Bewährung plus Selbsthilfe

■ Urteile im Prozeß um Tränengas-Attacke bei einer Zechtour / Schwestern sollen Mann gemeinsam ausgeraubt haben / Zwei Jahre auf Bewährung für die Ältere

Im Prozeß gegen die Schwestern A.O. (22) und C.O. (19), denen gemeinschaftlicher schwerer Raub vorgeworfen wurde, fielen gestern die Urteile. Wie die taz berichtete, war der Verkäufer W. (19) nach einer Zechtour des Trios von der älteren, stark angetrunkenen A. mit einem Selbstverteidigungsspray außer Gefecht gesetzt und dann seines Portemonnaies (Inhalt zirka 250 Mark) beraubt worden. Die Tat war von den Schwestern gestanden worden, sie hatten sich vor dem Prozeß beim Opfer entschuldigt und die Summe zurückgezahlt. A. saß bis gestern in U-Haft. Nachdem am ersten Prozeßtag das soziale Umfeld der Schwestern Schwerpunkt war, insbesondere die verzweifelte Situation der A. (Alkoholprobleme, kein Ausbildungsplatz, Freund sie zwingt zur Arbeit in der Peep-Show) läßt sich nun das Opfer ein. W. schildert die alkoholisierte Juni-Nacht, die mit einer Lage Bacardi begann und nach reichlich Bier in einem „Getränkespätverkauf“ noch nicht zuende war. W. hatte mit den Schwestern um einen Kinobesuch gewettet, daß er vier Flaschen Starkbier „ex“ schaffe, war an der vierten Flasche gescheitert und wollte wegen Übelkeit schnell nach Hause.
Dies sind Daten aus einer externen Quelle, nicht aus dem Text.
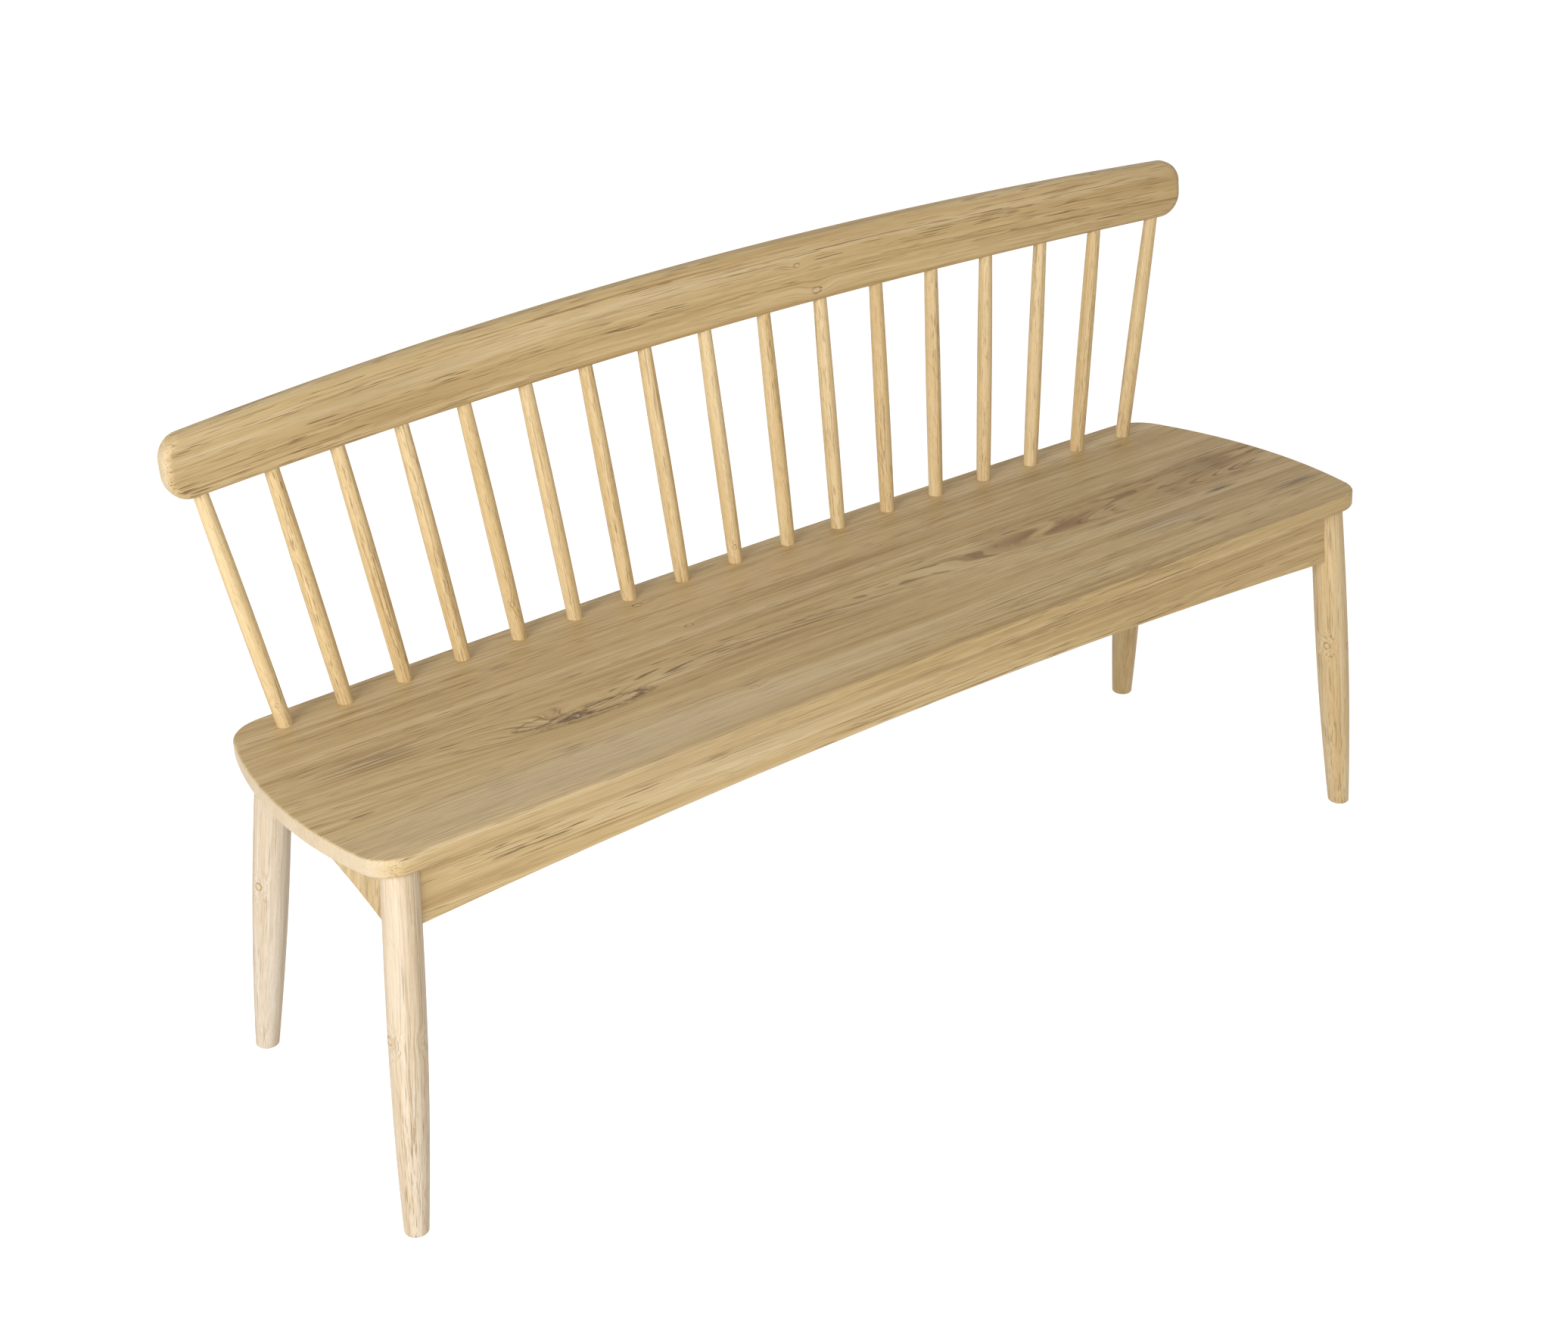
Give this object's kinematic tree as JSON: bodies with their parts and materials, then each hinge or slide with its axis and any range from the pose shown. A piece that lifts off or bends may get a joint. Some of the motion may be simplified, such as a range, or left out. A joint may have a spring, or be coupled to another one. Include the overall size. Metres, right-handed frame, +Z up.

A. bat ihn zu bleiben, sie wollte „weitertrinken“. Doch W. verließ den „Späteinkauf“ und auf der Straße geschah dann die Tränengas-Attacke.
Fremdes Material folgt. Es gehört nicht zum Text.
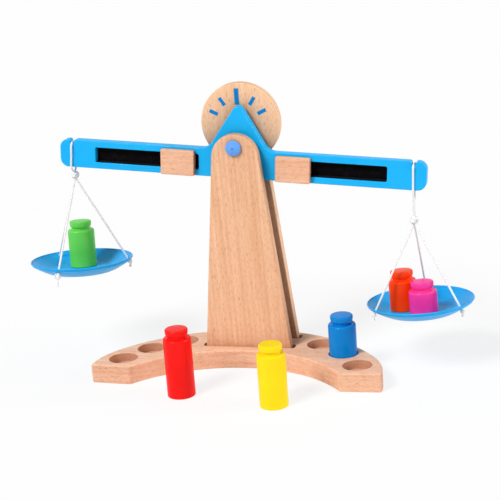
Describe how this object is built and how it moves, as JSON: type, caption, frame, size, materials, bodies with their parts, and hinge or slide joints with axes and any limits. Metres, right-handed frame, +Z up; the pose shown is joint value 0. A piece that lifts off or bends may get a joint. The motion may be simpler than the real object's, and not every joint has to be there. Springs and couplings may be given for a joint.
{
  "type": "toy balance scale",
  "caption": "Wooden toy balance: a beam with a pointer tips on a two-board stand, hanging two pans on cords, with sliders to trim it, dowel weights and a crescent base with sockets.",
  "frame": {"origin": "middle of the base's underside, midway between the two boards", "axes": "+Z up; +X along the beam to the viewer's right; -Y towards the viewer, where the base's bay opens"},
  "size_m": [0.471, 0.188, 0.2934],
  "materials": {
    "base_wood": "clear-lacquered beech, satin",
    "board_wood": "clear-lacquered beech plywood, satin",
    "slider_wood": "plain sanded beech, satin",
    "beam_paint": "sky-blue paint on wood, satin",
    "mark_ink": "blue printed ink, matte",
    "peg_paint": "periwinkle-blue paint on wood, semi-gloss",
    "pan_plastic": "light-blue moulded plastic, semi-gloss",
    "black_felt": "black felt",
    "white_cord": "white braided cord",
    "screw_steel": "zinc-plated steel",
    "red_paint": "red gloss paint on a beech dowel",
    "yellow_paint": "yellow gloss paint on a beech dowel",
    "green_paint": "green gloss paint on a beech dowel",
    "blue_paint": "blue gloss paint on a beech dowel",
    "orange_paint": "orange gloss paint on a beech dowel",
    "pink_paint": "pink gloss paint on a beech dowel"
  },
  "bodies": {
    "stand": {"base": "base_wood", "base_screw_1": "screw_steel", "base_screw_2": "screw_steel", "base_screw_3": "screw_steel", "base_screw_4": "screw_steel", "front_board": "board_wood", "rear_board": "board_wood", "dial_mark_1": "mark_ink", "dial_mark_2": "mark_ink", "dial_mark_3": "mark_ink", "dial_mark_4": "mark_ink", "dial_mark_5": "mark_ink", "pivot_peg": "peg_paint", "rear_cap": "peg_paint", "front_spacer": "board_wood", "rear_spacer": "board_wood"},
    "beam": {"beam": "beam_paint", "left_groove_felt": "black_felt", "right_groove_felt": "black_felt"},
    "left_slider": {"left_slider": "slider_wood"},
    "right_slider": {"right_slider": "slider_wood"},
    "left_loop": {"left_loop": "white_cord"},
    "right_loop": {"right_loop": "white_cord"},
    "left_knot": {"left_knot": "white_cord"},
    "right_knot": {"right_knot": "white_cord"},
    "left_pan": {"left_pan": "pan_plastic", "left_cord_1": "white_cord", "left_cord_2": "white_cord", "left_cord_3": "white_cord"},
    "right_pan": {"right_pan": "pan_plastic", "right_cord_1": "white_cord", "right_cord_2": "white_cord", "right_cord_3": "white_cord"},
    "red_weight": {"red_weight": "red_paint"},
    "yellow_weight": {"yellow_weight": "yellow_paint"},
    "green_weight": {"green_weight": "green_paint"},
    "blue_weight": {"blue_weight": "blue_paint"},
    "orange_weight": {"orange_weight": "orange_paint"},
    "pink_weight": {"pink_weight": "pink_paint"}
  },
  "joints": [
    {"name": "beam_tilt", "type": "hinge", "parent": "stand", "child": "beam", "pos_m": [0, 0, 0.2328], "axis": [0, 1, 0], "range_deg": [-16.23, 7.77]},
    {"name": "left_slider_slide", "type": "slide", "parent": "beam", "child": "left_slider", "axis": [0.9973, 0, -0.0738], "range_m": [-0.074, 0.0037]},
    {"name": "right_slider_slide", "type": "slide", "parent": "beam", "child": "right_slider", "axis": [0.9973, 0, -0.0738], "range_m": [0, 0.0777]},
    {"name": "left_loop_hang", "type": "hinge", "parent": "beam", "child": "left_loop", "pos_m": [-0.18015, 0, 0.2375], "axis": [0, 1, 0], "range_deg": [-8, 16.5]},
    {"name": "right_loop_hang", "type": "hinge", "parent": "beam", "child": "right_loop", "pos_m": [0.17882, 0, 0.21095], "axis": [0, 1, 0], "range_deg": [-8, 16.5]},
    {"name": "left_pan_swing", "type": "hinge", "parent": "left_loop", "child": "left_knot", "pos_m": [-0.18261, 0, 0.20148], "axis": [0, 1, 0], "range_deg": [-20, 20]},
    {"name": "right_pan_swing", "type": "hinge", "parent": "right_loop", "child": "right_knot", "pos_m": [0.1764, 0, 0.153], "axis": [0, 1, 0], "range_deg": [-20, 20]},
    {"name": "left_pan_sway", "type": "hinge", "parent": "left_knot", "child": "left_pan", "pos_m": [-0.18261, 0, 0.20148], "axis": [1, 0, 0], "range_deg": [-20, 20]},
    {"name": "right_pan_sway", "type": "hinge", "parent": "right_knot", "child": "right_pan", "pos_m": [0.1764, 0, 0.153], "axis": [1, 0, 0], "range_deg": [-20, 20]},
    {"name": "red_weight_lift", "type": "slide", "parent": "stand", "child": "red_weight", "axis": [0, 0, 1], "range_m": [0, 0.1]},
    {"name": "yellow_weight_lift", "type": "slide", "parent": "stand", "child": "yellow_weight", "axis": [0, 0, 1], "range_m": [0, 0.1]},
    {"name": "blue_weight_lift", "type": "slide", "parent": "stand", "child": "blue_weight", "axis": [0, 0, 1], "range_m": [0, 0.1]},
    {"name": "green_weight_lift", "type": "slide", "parent": "left_pan", "child": "green_weight", "axis": [0.3361, 0.7919, 0.5099], "range_m": [0, 0.11]},
    {"name": "orange_weight_lift", "type": "slide", "parent": "right_pan", "child": "orange_weight", "axis": [-0.6519, 0.5507, 0.5213], "range_m": [0, 0.11]},
    {"name": "pink_weight_lift", "type": "slide", "parent": "right_pan", "child": "pink_weight", "axis": [-0.2457, -0.8134, 0.5272], "range_m": [0, 0.11]}
  ],
  "couplings": [
    {"joint": "left_loop_hang", "follows": "beam_tilt", "ratio": -1},
    {"joint": "right_loop_hang", "follows": "beam_tilt", "ratio": -1}
  ]
}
Der Richter läßt W. immer wieder die umstrittenste Phase memorieren. Sind ihm beide Schwestern aus dem „Späteinkauf“ gefolgt, haben beide ihn auf der Straße festgehalten? Während C. noch bei ihrer ersten polizeilichen Vernehmung gesagt hatte, die Schwestern hätten die Tat geplant und ausgeführt, hatte sie das am ersten Prozeßtag zurückgenommen: Sie habe ihre Schwester schützen wollen.

„C. hielt mich am rechten, A. am linken Arm“, sagt W. über die Mache. Er gibt an, er habe zum Zeitpunkt der Tat „gerade noch gehen“ können. Das habe er zwar nicht gesehen, aber „gemerkt, gespürt“. Welche Schwester „Halt!“ gerufen habe, könne er nur „schätzen“. W. erinnert sich nicht, er „rekonstruiert“, sagt der Richter.

Die Plädoyers. Der Staatsanwalt ist mit der Einstellung des Verfahrens gegen C. einverstanden. Er hält die Schutzaussage zugunsten der Schwester für glaubwürdig. Für A. fordert er zwei Jahre auf Bewährung wegen schweren Raubs. (Mindeststrafe 5Jahre). Die Tat sei keine minderschwere, aber A. sei schließlich nicht vorbestraft. Der Anwalt plädiert auf ein Jahr wegen verminderter Schuldfähigkeit. Heraus kommen „wegen der psychischen Situation der Angeklagten und fehlendem Tatplan“ zwei Jahre mit dreijähriger Bewährungszeit und regelmäßigem Besuch der Anonymen Alkoholiker.